By Neil Graham
I knew this past fall that Harley-Davidson’s lightweight models were on the way, but I couldn’t picture what they would be like. With most brands, imagining a lightweight model is a breeze.
A small Ducati Monster is not so different than a big one, and it’s hard to fathom a 125 or a 250 or a 500 from Honda or Yamaha or Kawasaki that would shock. But Harley, despite its reputation as a heavyweight motorcycle company, has had a long, and often odd, relationship with the lightweight motorcycle.

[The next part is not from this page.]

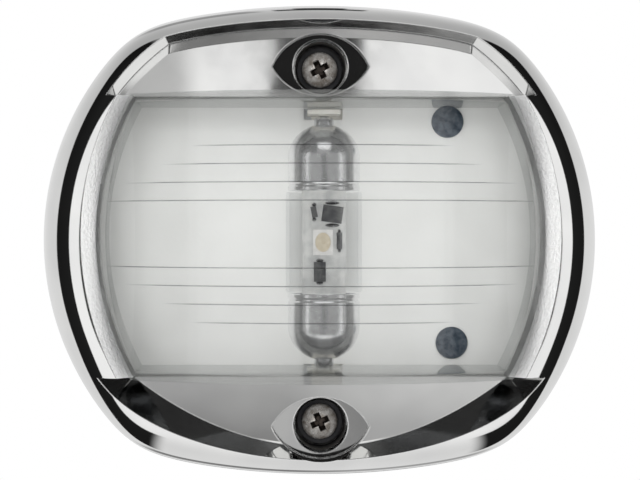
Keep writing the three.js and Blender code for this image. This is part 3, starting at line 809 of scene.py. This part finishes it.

In the early decades of last century, most motorcycles were bicycle-derived and by definition lightweight. In the post-war years, Harley’s small offering was the two-stroke Hummer, followed in the 1960s and ’70s by other two-stroke trail and small street bikes. But those H-D smokers never really gelled into a cohesive lineup with the big V-twins in the showroom. Even the single-cylinder Sprint models, though they were four-strokes, confessed to a lineage that had nothing to do with Milwaukee. (Aermacchi in Italy supplied the Sprints.) And now, seemingly,
Harley has done the same thing again. Or have they?

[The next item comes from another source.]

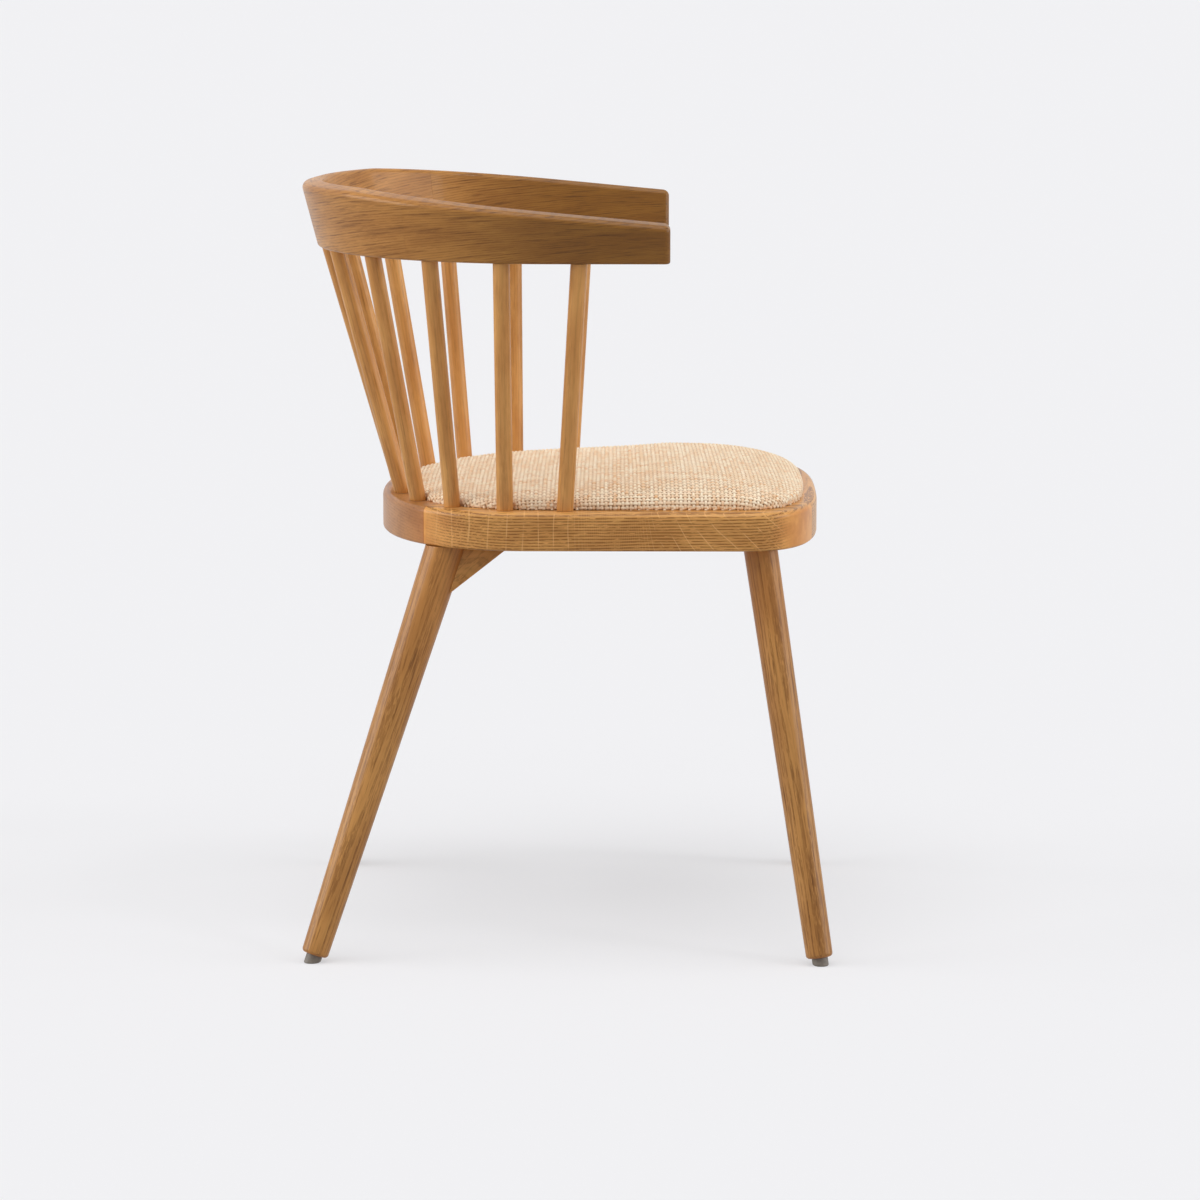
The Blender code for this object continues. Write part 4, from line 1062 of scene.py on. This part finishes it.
class Dome:
    """The woven seat's surface: a crowned dome with rolled edges that turn down to the
    frame, dented behind the spindles."""

    def __init__(self):
        w = weave()
        self.w = w
        self.centre = np.array((w.crown_centre, 0.0))
        outer, inner = (both_halves(seat_half_outline(w.side_inset + roll, w.front_inset + roll,
                                                      OUTLINE_STEPS)) for roll in (0, w.roll))
        self.edge, self.inner = self.polar(outer), self.polar(inner)
        self.rim, self.out = resampled(inner)
        self.tangent = np.stack((-self.out[:, 1], self.out[:, 0]), 1)
        full = self.widths()
        self.run = full - self.dents(full)
        steps = 1 - np.cos(np.linspace(0, math.pi / 2, ROLL_STEPS))
        steps = 1 - steps[::-1]
        places = [self.rim + self.out * (full * step)[:, None] for step in steps]
        self.reach = np.stack([self.run * step for step in steps], 1)
        self.rise = np.stack([self.height(place) for place in places], 1)
        self.rise[:, -1] = w.skirt
        pieces = np.hypot(np.diff(self.reach, axis=1), np.diff(self.rise, axis=1))
        self.arc = np.concatenate([np.zeros((len(self.rim), 1)), np.cumsum(pieces, 1)], 1)

    def polar(self, outline):
        """An outline as distances from the crown's centre at rising angles."""
        points = resampled(outline)[0] - self.centre
        angles = np.arctan2(points[:, 1], points[:, 0])
        order = np.argsort(angles)
        angles, reach = angles[order], np.hypot(*points[order].T)
        return (np.concatenate((angles - 2 * math.pi, angles, angles + 2 * math.pi)),
                np.tile(reach, 3))

    def radial(self, places, outline):
        """How far out places lie, from 0 at the crown's centre to 1 on the outline."""
        offset = places - self.centre
        angle = np.arctan2(offset[:, 1], offset[:, 0])
        return np.hypot(offset[:, 0], offset[:, 1]) / np.interp(angle, *outline)

    def widths(self):
        """How far the edge lies outwards of each point of the rim where the roll starts."""
        low, high = np.zeros(len(self.rim)), np.full(len(self.rim), FARTHEST_EDGE)
        for _ in range(HALVINGS):
            middle = (low + high) / 2
            inside = self.radial(self.rim + self.out * middle[:, None], self.edge) < 1
            low, high = np.where(inside, middle, low), np.where(inside, high, middle)
        return low

    def dents(self, full):
        """How deep the spindles press into the edge at each point of the rim."""
        w = self.w
        edge = self.rim + self.out * full[:, None]
        dent = np.zeros(len(self.rim))
        for name in SPINDLES:
            foot = middle_of(ring_at(name, SEAT_TOP + GAP))
            gap = np.hypot(edge[:, 0] - foot.x, edge[:, 1] - foot.y)
            beside = np.sqrt(np.maximum(gap ** 2 - DENT_START ** 2, 0))
            dent = np.maximum(dent, w.dent * np.exp(-(beside / w.dent_reach) ** 2))
        return dent

    def height(self, places):
        """Height above the frame's top at places inside the edge."""
        w = self.w
        radial = np.minimum(self.radial(places, self.edge), 1.0)
        behind = np.clip((RIDGE - places[:, 0]) / RIDGE_TO_REAR, 0, 1)
        before = np.clip((places[:, 0] - RIDGE) / RIDGE_TO_FRONT, 0, 1)
        level = (1 - w.crown_fall * behind ** FALL_POWER) * (1 - before ** 2)
        dome = np.maximum(1 - radial ** w.crown_power, 0) ** (1 / w.edge_power)
        return w.skirt + w.crown * level * dome

    def lay(self, places, axis):
        """Where a strand lies whose flat places are given: points, outward normals, and
        whether each is on the seat at all. axis is 0 for a strand along X and 1 along Y: at
        the edge it runs down to the frame, or stops short of it where it lies beside it."""
        points = np.zeros((len(places), 3))
        normals = np.zeros((len(places), 3))
        inside = self.radial(places, self.inner) <= 1
        flat = places[inside]
        slopes = [(self.height(flat + move) - self.height(flat - move)) / (2 * SLOPE_STEP)
                  for move in ((SLOPE_STEP, 0), (0, SLOPE_STEP))]
        points[inside] = np.column_stack((flat, self.height(flat)))
        normals[inside] = np.column_stack((-slopes[0], -slopes[1], np.ones(len(flat))))
        on_seat = inside.copy()
        for index in np.nonzero(~inside)[0]:
            found = self.over_edge(places[index], axis)
            if found:
                on_seat[index] = True
                points[index], normals[index] = found
        points[:, 2] += SEAT_TOP + GAP
        normals /= np.maximum(np.linalg.norm(normals, axis=1), 1e-9)[:, None]
        return points, normals, on_seat

    def over_edge(self, place, axis):
        """Point and normal of a flat place that lies beyond the rim of the roll, or None
        where the strand has ended."""
        w = self.w
        near = int(np.argmin(((self.rim - place) ** 2).sum(1)))
        beyond = float((place - self.rim[near]) @ self.out[near])
        beside = float((place - self.rim[near]) @ self.tangent[near])
        arc, out = self.arc[near], self.out[near]
        runs_down = abs(out[axis]) > MEETS_EDGE
        spare = w.pitch / 2 if runs_down else -w.strand_width / 2
        if beyond > arc[-1] + w.skirt + spare:
            return None
        if beyond <= arc[-1]:
            ahead = min(beyond + SLOPE_STEP, arc[-1])
            reach, rise = (np.interp((beyond, ahead, ahead - 2 * SLOPE_STEP), arc, line[near])
                           for line in (self.reach, self.rise))
            turn = np.array((reach[1] - reach[2], rise[1] - rise[2]))
            reach, rise = reach[0], rise[0]
        else:
            reach, rise = self.run[near], max(w.skirt - (beyond - arc[-1]), 0)
            turn = np.array((0.0, -1.0))
        turn = turn / np.hypot(*turn)
        plan = self.rim[near] + out * reach + self.tangent[near] * beside
        return (*plan, rise), (*(out * -turn[1]), turn[0])


def add_strand(whole, layer, path, sideways, upward, marks):
    """One strand: a narrow grid wrapped into a flat tube along a path. marks are the
    distance along it, its number and how high it lies."""
    along, number, lie = marks
    rows = len(path)
    grid = bmesh.ops.create_grid(whole, x_segments=rows - 1,
                                 y_segments=len(STRAND_PROFILE) - 1, size=1)
    for order, vert in enumerate(grid["verts"]):
        row, (offset, lift) = order % rows, STRAND_PROFILE[order // rows]
        vert.co = path[row] + sideways[row] * offset + upward[row] * lift
        vert[layer] = (along[row], number + offset * NUMBER_WIDTH, lie[row])


def add_border(whole, layer, dome):
    """One strand laid round the foot of the edge, over and under the others' ends."""
    w = dome.w
    pick = np.append(np.arange(0, len(dome.rim), RIMS_PER_BORDER_STEP), 0)
    out = np.column_stack((dome.out[pick], np.zeros(len(pick))))
    plan = dome.rim[pick] + dome.out[pick] * dome.run[pick, None]
    sway = -np.cos(math.pi * (plan[:, 0] - w.crown_centre + plan[:, 1]) / w.pitch)
    foot = np.full(len(pick), SEAT_TOP + GAP + w.strand_width / 2)
    path = np.column_stack((plan, foot)) + out * (w.wave * BORDER_WAVE * sway - w.sink)[:, None]
    upright = np.zeros((len(pick), 3)) + (0, 0, w.strand_width)
    along = np.arange(len(pick)) * RIMS_PER_BORDER_STEP * RIM_SPACING
    add_strand(whole, layer, path, upright, out * w.strand_thickness, (along, 0, sway))


def strand_set(dome, across, seed):
    """All the strands of one direction as one mesh, laid over the dome one by one. across
    is 0 for strands along Y and 1 for strands along X."""
    w = dome.w
    chance = random.Random(seed)
    side_reach, reach = HALF_REACH if across == 0 else HALF_REACH[::-1]
    count = int(side_reach / w.pitch)
    steps = int(reach / w.pitch * 2)
    whole = bmesh.new()
    layer = whole.verts.layers.float_vector.new("strand")
    for number in range(-count, count + 1):
        along = np.arange(-steps, steps + 1) * (w.pitch / 2)
        drift = chance.uniform(-1, 1) * STRAY
        phase, pace = chance.uniform(0, 6.3), chance.uniform(*STRAY_PACE)
        side = number * w.pitch + drift + STRAY_WAVE * np.sin(along * pace + phase)
        u, v = (side, along) if across == 0 else (along, side)
        bend = np.clip((u + FAN_START) / FAN_RUN, 0, 1) * w.fan * (v + SEAT_HALF_WIDTH)
        flat = np.column_stack((u - bend + w.crown_centre, v))
        points, normals, kept = dome.lay(flat, 1 - across)
        sway = np.cos(math.pi * (along / w.pitch + number)) * (1 if across == 0 else -1)
        width = w.strand_width * chance.uniform(*WIDTHS)
        ends = np.nonzero(np.diff(np.concatenate(([0], kept.astype(int), [0]))))[0]
        for first, last in zip(ends[::2], ends[1::2]):
            if last - first < SHORTEST:
                continue
            line = slice(first, last)
            rise = w.wave * (LIFT + (1 - LIFT) * sway[line]) - w.sink
            path = points[line] + normals[line] * rise[:, None]
            sideways = np.cross(np.gradient(path, axis=0), normals[line])
            sideways /= np.linalg.norm(sideways, axis=1)[:, None]
            add_strand(whole, layer, path, sideways * width, normals[line] * w.strand_thickness,
                       (along[line], number, sway[line]))
    if across:
        add_border(whole, layer, dome)
    bmesh.ops.remove_doubles(whole, verts=whole.verts, dist=SAME_PLACE)
    closed(whole)
    return whole


def pad_ground(dome):
    """The pad under the strands: rings from the crown's centre to the foot of its edge,
    closed underneath."""
    w = dome.w
    sink = w.strand_thickness + w.sink
    shape = bmesh.new()
    pick = np.arange(0, len(dome.rim), RIMS_PER_COLUMN)
    count = len(pick)
    grid = bmesh.ops.create_grid(shape, x_segments=count,
                                 y_segments=PAD_RINGS + ROLL_STEPS - 1, size=1)
    for order, vert in enumerate(grid["verts"]):
        ring, angle = divmod(order, count + 1)
        index = pick[angle % count]
        step = ring - PAD_RINGS + 1
        if step <= 0:
            share_out = (ring + 1) / PAD_RINGS
            plan = dome.centre + (dome.rim[index] - dome.centre) * share_out
            rise = float(dome.height(plan[None])[0])
        elif step < ROLL_STEPS:
            reach = max(dome.reach[index, step] - sink * step / ROLL_STEPS, 0)
            plan = dome.rim[index] + dome.out[index] * reach
            rise = float(dome.rise[index, step])
        else:
            plan = dome.rim[index] + dome.out[index] * (dome.run[index] - sink)
            rise = sink
        vert.co = (plan[0], plan[1], SEAT_TOP + 2 * GAP + max(rise - sink, 0))
    bmesh.ops.remove_doubles(shape, verts=shape.verts, dist=SAME_PLANE)
    closed(shape)
    return shape


class CHAIR_OT_woven_seat(bpy.types.Operator):
    """Woven seat: the pad and the strands in both directions"""
    bl_idname = "chair.woven_seat"
    bl_label = "Woven seat"

    def execute(self, context):
        dome = Dome()
        # The pad under the strands is painted a darker copy of the painted shade colour, so that
        # the holes between the strands show painted shade
        ground = plain("weave_ground_painted_shade", shade(tones().straw_painted_shade, 0.7), 0.9)
        pad = add_piece("seat_cushion", pad_ground(dome), ground,
                        ["seat_pad", "seat_cover"])
        finish = straw("straw_strand")
        for name, across in (("strands_across", 0), ("strands_lengthwise", 1)):
            add_piece(name, strand_set(dome, across, 5 + across), finish,
                      ["seat_cover"], sharp_angle=75)
        return {"FINISHED"}


# Colours of the hidden wood
DOWEL = (0.62, 0.45, 0.26)
PLYWOOD = (0.58, 0.42, 0.25)


class CHAIR_OT_fittings(bpy.types.Operator):
    """Finishes of the dowels, the panel, the screws and the nails"""
    bl_idname = "chair.fittings"
    bl_label = "Fittings"

    def execute(self, context):
        steel = plain("screw_steel", tones().steel, 0.35, Metallic=1.0)
        finishes = {"screw": steel, "nail": steel,
                    "dowel": plain("dowel_wood", DOWEL, 0.6),
                    "seat_panel": plain("panel_plywood", PLYWOOD, 0.65)}
        for name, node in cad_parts.items():
            for word, finish in finishes.items():
                for slot in node.material_slots if word in name else ():
                    slot.material = finish
        return {"FINISHED"}


OPERATORS = (CHAIR_OT_stage, CHAIR_OT_seat_frame, CHAIR_OT_woven_seat, CHAIR_OT_spindles,
             CHAIR_OT_bow, CHAIR_OT_legs, CHAIR_OT_braces, CHAIR_OT_fittings)


class CHAIR_PT_panel(bpy.types.Panel):
    """Sidebar panel of the chair"""
    bl_idname = "CHAIR_PT_panel"
    bl_label = "Dining armchair"
    bl_space_type = "VIEW_3D"
    bl_region_type = "UI"
    bl_category = "Chair"

    def draw(self, context):
        for made in OPERATORS:
            self.layout.operator(made.bl_idname)
        for group in (context.scene.chair_sizes, context.scene.chair_weave,
                      context.scene.chair_colours):
            box = self.layout.box()
            for name in group.__annotations__:
                box.prop(group, name)


CLASSES = (ChairSizes, SeatWeave, ChairColours) + OPERATORS + (CHAIR_PT_panel,)


def register():
    """Register the classes and keep the sizes and colours with the scene."""
    for made in CLASSES:
        bpy.utils.register_class(made)
    bpy.types.Scene.chair_sizes = bpy.props.PointerProperty(type=ChairSizes)
    bpy.types.Scene.chair_weave = bpy.props.PointerProperty(type=SeatWeave)
    bpy.types.Scene.chair_colours = bpy.props.PointerProperty(type=ChairColours)


def unregister():
    """Take all of it back."""
    for name in ("chair_sizes", "chair_weave", "chair_colours"):
        delattr(bpy.types.Scene, name)
    for made in reversed(CLASSES):
        bpy.utils.unregister_class(made)


def main():
    """Register the classes and build every piece."""
    register()
    for made in OPERATORS:
        group, name = made.bl_idname.split(".")
        getattr(getattr(bpy.ops, group), name)()


if __name__ == "__main__":
    main()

As Michael Uhlarik writes this month, the new Street models (profiled last month in Speculator) are eerily similar visually and mechanically to mid-’80s Japanese cruisers. Michael thinks that the Street will do brilliantly well, and that the me-too nature of its design will not alienate buyers. I think he’s right. We have entered a post-specification era: aside from the Street’s V-twin configuration, there is nothing that identifies it as a Harley-Davidson except the tank logo. And that’s all you need.
I was reading a column by an auto writer who explained how difficult it was to calculate specifications for a hybrid car. The gasoline engine made a certain horsepower and the electric drive system had its own rating and it wasn’t possible just to add the two of them together. My father had a 1960s Ford that had no model name on it, only a V8 logo on its fenders. It told you everything you needed. But we’re in an era where big cars can have small engines with high horsepower. What matters most is the brand, not the specifics. My car, a Volkswagen GTI, oesn’t advertise on its exterior the size of its engine or even that it’s turbocharged. All that matters is that it’s a GTI, Volkswagen’s brand-within-a-brand just like the Gold Wing is at Honda.
Still not convinced that the Street will succeed? How many times have you seen a couple riding, with the husband’s Harley accompanied by his wife’s Honda Shadow, or Yamaha Virago, or Suzuki Savage? It’s true that some women, or smaller riders generally, will have a Harley Sportster, but the Sportster is still a heavy, throbbing motorcycle. I suspect, in a year from now, when the Street hits dealerships, that there will be a glut of Japanese cruisers for sale and a lot of Streets cozying up to Dyna Glides and Electra Glides and Fat Bobs in garages across he land. No longer will the missus tag along on her non-Milwaukee substitute, she’ll be in the family, she’ll be one of the tribe.
One of the problems with comparison tests is that very few buyers are actually open to the idea of purchasing any brand. More often than not, comparison test is just a way of confirming that the bike you want to buy isn’t a dud. That’s what I did when I bought my VW. I’d seen a few in city traffic, decided that if I could afford it I’d buy it, and then read enough reviews to determine that it wasn’t the modern equivalent to my father’s wretched Vauxhall. That the VW had won multi-vehicle comparisons only spurred me on to commit to payments of $701 a month for three years (in addition to a healthy down payment). Here’s the point: at no point was I a comparison shopper.
While I was in Germany in the fall, a BMW executive told me that their goal is to double motorcycle sales through the manufacture of cheaper, smaller motorcycles for markets worldwide.
Conventional wisdom has maintained that less expensive models and growing sales hurt a brand by diminishing exclusivity. But I don’t believe that the two are related any more. When I drop my daughter at school on Monday mornings I drive through one of Toronto’s richest neighbourhoods. Were it not for the BMW, Mercedes, and Audi factories, the humble folks of Forest Hill would need to queue up at the bus stop. The wealthy don’t want exclusivity—they want to belong. And now more motorcyclists than ever will have the opportunity to ride a real, honest to goodness, made in the U.S. (or India—it doesn’t matter) Harley-Davidson. And I doubt that even the most grizzled Harley-Davidson stalwart will have a bad word to say when a young Asian-Canadian man pulls up beside his panhead in a Tim Hortons.
Times have changed, and the Street, and the success that’s coming its way, will only prove the point.